I’m not saying we have to teach people about Simpson’s paradox. But we do have to make them aware of biases and how to address them. And we need to teach them basic data skills like how to properly ask questions before you start to look for data to answer those questions.
Building Trust and Strengthening Businesses
By upgrading their data skills, employees such as business analysts can do their jobs faster and more efficiently. They will also appreciate and use tools that are most valuable for the business.
Forrester’s study found that data intelligent organizations are 52% more likely to increase their spend on data management tools than non-data intelligent organizations. That’s a good thing, because if you’re a data intelligent company, you’re spending the money in the right places.
The research also found that data intelligent organizations enjoy an 8% advantage in improving customer trust. Let’s consider an example of how data intelligence maps to customer trust.

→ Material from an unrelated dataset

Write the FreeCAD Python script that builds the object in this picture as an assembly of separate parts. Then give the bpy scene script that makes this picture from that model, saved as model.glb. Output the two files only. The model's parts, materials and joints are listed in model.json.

Imagine you contacted an organization with which you’ve done business, and it still doesn’t know who you are. You then tell the organization about an incident you had, and the company still can’t find any information about the event because it’s in another system.
This probably doesn’t engender confidence. Instead, you may be thinking: Why do I have to be on the phone for 30 minutes explaining this? Don’t you already know these things about me?
The value of having a data intelligent organization is clear. Becoming data intelligent saves money, builds employee engagement and customer trust, and opens new opportunities. Every organization should already be data intelligent, and those that aren’t should get busy.